Thank you for this! Greenwashing is definitely common in the beauty industry! I use EWG.org to research products and individual ingredients! It has really helped me navigate the noise so I can make more informed decisions for myself and my family!

Samantha Garrity

Another great resource to see if a product is Cruelty Free is Cruelty Cutter from Beagle Freedom Project! You can download the app and scan barcodes and it will tell you whether it’s cruelty free or not. I’ve used it for years and I love it!

Tina Murray

Thank you for sharing this!

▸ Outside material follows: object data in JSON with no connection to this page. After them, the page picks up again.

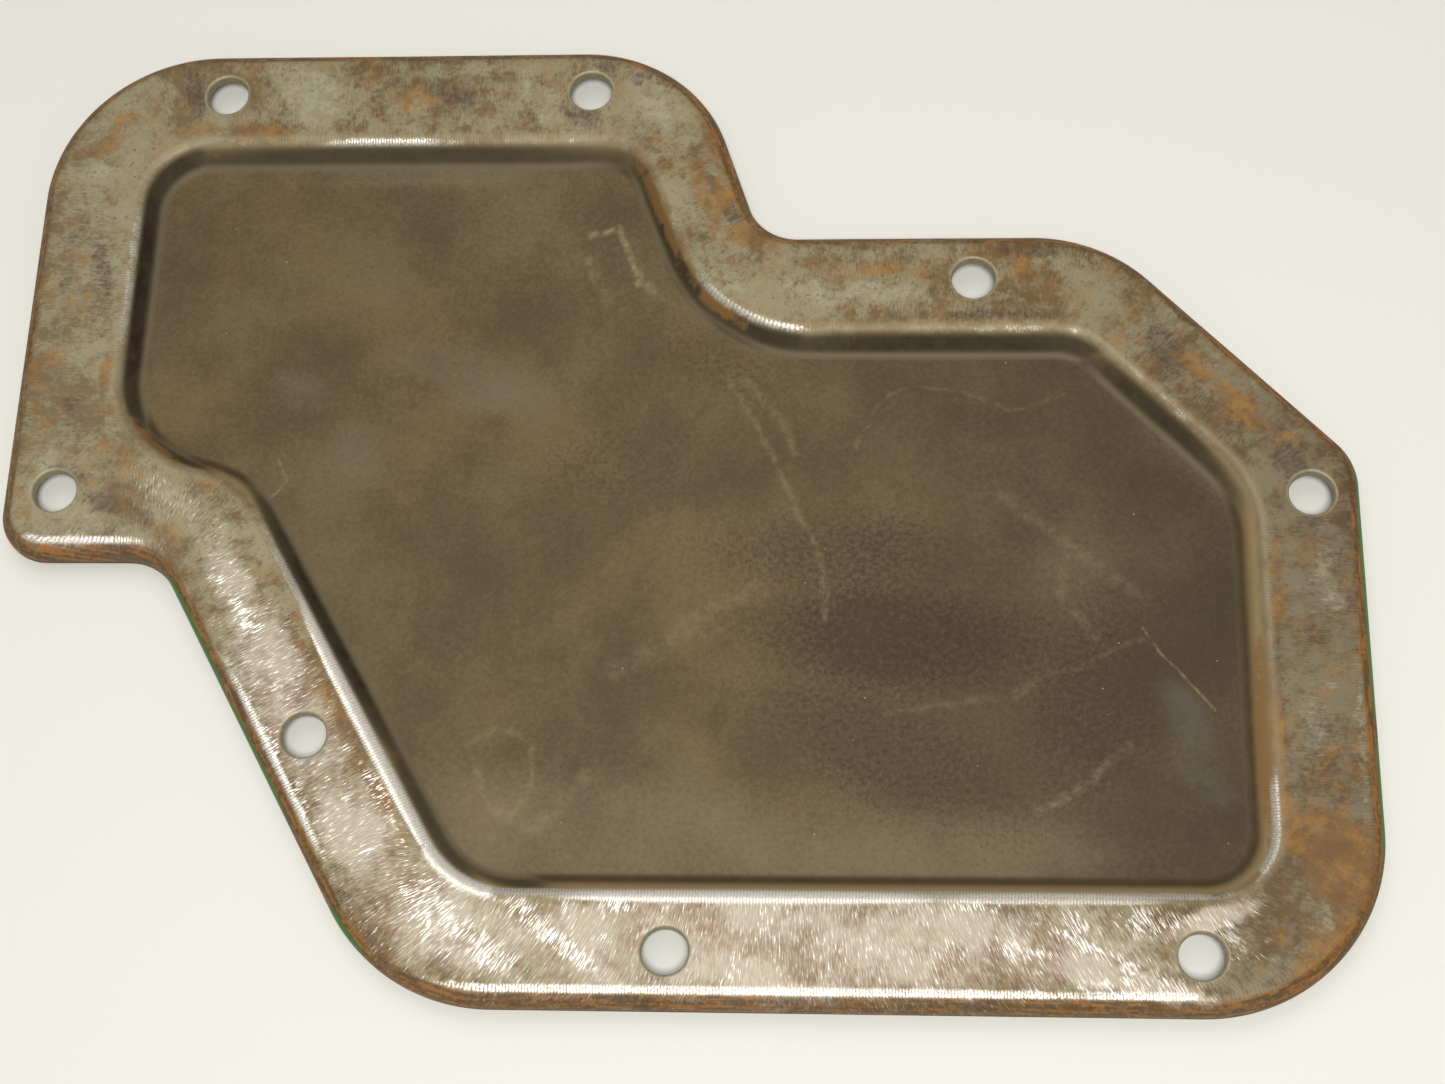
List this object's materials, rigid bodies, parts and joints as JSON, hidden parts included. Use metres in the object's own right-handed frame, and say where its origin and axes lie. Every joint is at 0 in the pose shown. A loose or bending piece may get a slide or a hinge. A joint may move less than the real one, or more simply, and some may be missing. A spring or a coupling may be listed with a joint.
{
  "type": "pressed steel housing cover",
  "caption": "Shallow pressed-steel cover pan with an angular outline, a sunken floor, a flat gasket flange with bolt holes and a turned-down rim, worn and stained with oil and rust.",
  "frame": {"origin": "on the plane the cover rests on, under the middle of its bounding box, inside the flat underside of its floor", "axes": "+Z out of the gasket face, up as it lies with its inside showing; +X along its longest side; +Y towards the narrow end of its outline"},
  "size_m": [0.317, 0.2396, 0.0085],
  "materials": {
    "pressed_steel": "worn bare steel with brown oil film, rust and gasket residue on the gasket face, and the remains of paint on the rim and the outside"
  },
  "bodies": {
    "root": {"cover_pan": "pressed_steel"}
  },
  "joints": []
}
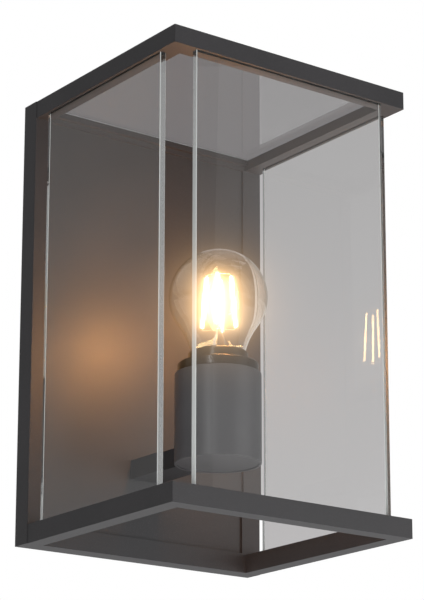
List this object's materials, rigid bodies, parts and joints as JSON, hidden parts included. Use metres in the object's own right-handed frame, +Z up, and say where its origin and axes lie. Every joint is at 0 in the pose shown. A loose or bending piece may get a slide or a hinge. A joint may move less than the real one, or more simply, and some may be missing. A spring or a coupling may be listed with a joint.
{
  "type": "wall lantern",
  "caption": "Outdoor wall lantern: shallow wall box, glazed roof frame, open bottom frame, clear panes with open corners, and an upright screw-in bulb in a cup on an arm.",
  "frame": {"origin": "on the wall face, midway between the wall bracket's two slots", "axes": "+Z up, +X to the right seen from the front, -Y out of the wall towards the front"},
  "size_m": [0.177, 0.163, 0.2862],
  "materials": {
    "powder_coat": "fine-textured satin anthracite powder coat",
    "pane_glass": "clear float glass with polished edges",
    "bulb_clear": "thin clear blown glass",
    "stem_glass": "clear pressed glass",
    "black_rubber": "matt black rubber",
    "collar_silicone": "smooth black silicone, slight sheen",
    "sponge_rubber": "matt sponge rubber",
    "zinc_steel": "zinc-plated sheet",
    "steel_screw": "bright plated",
    "holder_ceramic": "white glazed porcelain",
    "shell_brass": "bright pressed brass",
    "cap_nickel": "nickel-plated brass, satin",
    "insulator_black": "black fused glass",
    "tip_solder": "dull solder",
    "driver_board": "green board with parts",
    "filament_phosphor": "yellow phosphor, glowing",
    "filament_metal": "bare drawn wire",
    "lead_brown": "brown insulation",
    "lead_blue": "blue insulation",
    "lead_green": "green and yellow insulation",
    "tinned_copper": "tinned copper",
    "block_nylon": "natural nylon"
  },
  "bodies": {
    "wall_mount": {"wall_gasket": "sponge_rubber", "wall_bracket": "zinc_steel", "lock_screws": "steel_screw", "cable_grommet": "black_rubber"},
    "lantern": {"back_box": "powder_coat", "back_panel": "powder_coat", "frame_screws": "steel_screw", "top_frame": "powder_coat", "bottom_frame": "powder_coat", "left_glass": "pane_glass", "right_glass": "pane_glass", "front_glass": "pane_glass", "roof_glass": "pane_glass", "roof_seal": "black_rubber", "top_glazing_rubbers": "black_rubber", "bottom_glazing_rubbers": "black_rubber", "arm": "powder_coat", "socket_cup": "powder_coat", "lampholder": "holder_ceramic", "holder_screws": "steel_screw", "screw_shell": "shell_brass", "centre_contact": "shell_brass", "live_lead": "lead_brown", "neutral_lead": "lead_blue", "earth_lead": "lead_green", "earth_lug": "tinned_copper", "earth_stud": "steel_screw", "earth_nut": "steel_screw", "terminal_block": "block_nylon", "terminal_inserts": "shell_brass", "terminal_screws": "steel_screw"},
    "collar": {"seal_collar": "collar_silicone"},
    "bulb": {"bulb_glass": "bulb_clear", "bulb_cap": "cap_nickel", "bulb_insulator": "insulator_black", "bulb_tip": "tip_solder", "bulb_driver": "driver_board", "bulb_stem": "stem_glass", "led_filaments": "filament_phosphor", "filament_wires": "filament_metal"}
  },
  "joints": [
    {"name": "lantern_off_bracket", "type": "slide", "parent": "wall_mount", "child": "lantern", "axis": [0, -1, 0], "range_m": [0, 0.03]},
    {"name": "bulb_lift", "type": "slide", "parent": "lantern", "child": "collar", "axis": [0, 0, 1], "range_m": [0, 0.0243]},
    {"name": "bulb_turn", "type": "hinge", "parent": "collar", "child": "bulb", "pos_m": [0, -0.086, 0.01], "axis": [0, 0, 1], "range_deg": [0, 2400]}
  ],
  "couplings": [
    {"joint": "bulb_lift", "follows": "bulb_turn", "m_per_rad": 0.00057773}
  ]
}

I am skeptical of companies that use terms mentioned on their products and I always check before buying on one of the trusted sites listed (yes, I have trust issues lol) however I know many people that are new to buying “better for you, the planet and the animals” and fall for this misleading marketing schemes quite often. Articles as yours are very informative and will help us consumers be better educated and allows us to use our buying power to get our message out there that we won’t accept anything less.

Thank you for all you do!

Sincerely,
Tina Murray

Elina

You are referring to Organic Certified beauty care products by USDA but you forget to mention the COSMOS ORGANIC Certification that is the European Certification for organic products with even stricter standards. A beauty care product is COSMOS ORGANIC certified only if:

95% minimum of the plants it contains are organic
At least 20% of organic ingredients are present in the total formula (10% for rinse-off products)
Note: water or minerals are not regarded as “organic” for they are not from agriculture. Since water is a major component of numerous cosmetic formulas, it implies a dilution of the proportion of organic ingredients out of the total of the product.